Some of the tools used to torture

Thousands of photos have been taken of the victims and their eyes tell the story of such helplessness, it’s haunting and upsetting!

Skulls and bones have been collected and stored.

Barbed wire fencing still encloses the top balconies of the buildings which prevented prisoners from jumping to an early death to escape more torture.

You have to wonder how this could have happened and why it took so long before any intervention occurred. Again this was actually happening in my lifetime, its truly shocking.

We wandered through each area, witnessing and hearing about the tortures that took place.

When the Vietnamese broke in here they photographed each room as they found them with the prisoners in them and it is these pictures that are hung on the wall in each room as you enter through one by one. Standing in the room, seeing the photos is heartbreaking.

Block three contained single cells which had been built with brick to segregate each prisoner in the larger rooms.

This is the cell of Chum Mey one of the very few survivors from S-21

Tavern then hit us with something so special. Today here in S-21, two of the prisoners who were two of the lucky few not killed were here alive and well today and we would get to meet them.

The only reason these two men were not killed by the Khmer Rouge was because they were seen as being of some use.

It was Chum Mey’s skill as a mechanic that saved him, when after 12 days and nights of beatings and repeated electrocution, that he was plucked from among the other prisoners and put to work repairing the typewriters his torturers used to record the prisoners forced confessions.

Chum Mey escaped death, but his survival itself bewilders him “it was such a rare chance that I survived when so many people were killed there”. I think about it every night, how lucky I was to survive. Why did I survive?”

Chum Mey lost his whole family, his wife and four children.

Chum Mey, aged 83

Bou Meng was saved, after weeks of torture, because he was an artist. He was taken from a row of shackled prisoners and put to work painting portraits of Khmer Rouge leader, Pol Pot, and he continued this work as others were tortured and killed, until the prison was hastily evacuated in the face of a Vietnamese invasion.

He survived but his wife, Ma Youen died at S-21.

Bou Meng, aged 79

When I set my eyes on both these men I felt so emotional and overwhelmed I could hardly speak to them.

They asked if I wanted a photo with them and I replied I would be honoured.

Both men want what happened here documented. They want people to come and see.

“The important thing is to document what happened here,” says Bou Meng, “I want people around the world to go home and tell their friends and family about the genocide of the Khmer people”.

There are no words to describe meeting these two heroic and humble men who have witnessed such brutality but I was honoured to have met them, will remember that moment forever and it was without a doubt the ultimate experience of our trip.

We bought both these men’s books, each telling their story – a percentage of their book money goes in to helping others affected by the genocide.

It was difficult leaving here, or leaving behind the memory of here. I wondered how those men felt coming back to a place where they had suffered and saw and heard so much pain, wondering when their time would come.

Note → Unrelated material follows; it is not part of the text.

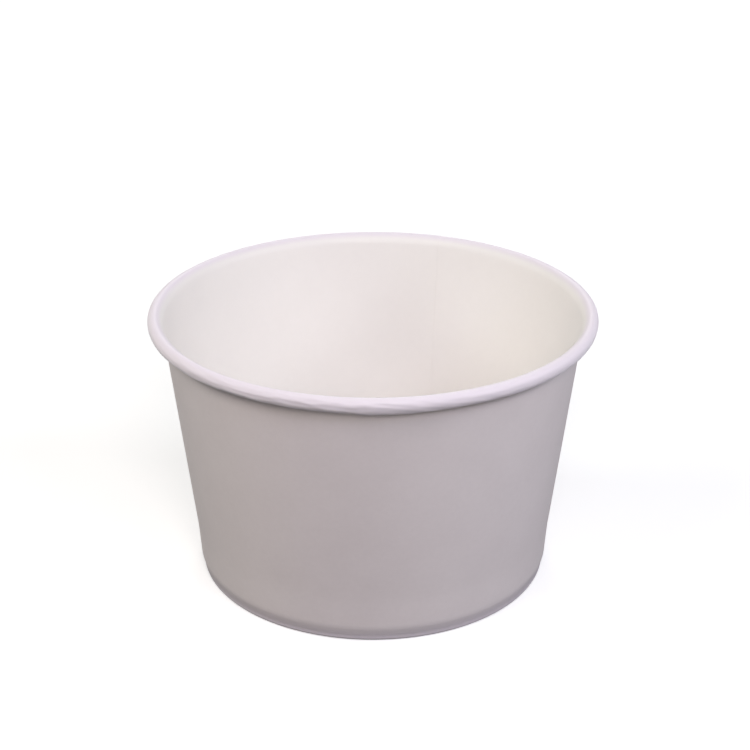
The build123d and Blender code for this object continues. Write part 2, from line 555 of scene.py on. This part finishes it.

From here we went on to explore Psar Toul Tom Pong, also called the “Russian Market”, where anything and everything is for sale!

Later in the afternoon we took a boat cruise back on the Mekong River.

It was a nice opportunity to have a quiet moment to reflect on today’s experience which had been very hard hitting.

Along the way we also got to clearly see some of the poverty in Cambodia again sitting side by side with the wealth!

This area looked like a shanty town. Some people were living in the boats others had built shelter out of a variety of materials.

We watched this family at work on their boat. Dad had control of the fishing net, Mum was taking out the fish that had been caught and the boy was collecting the floats.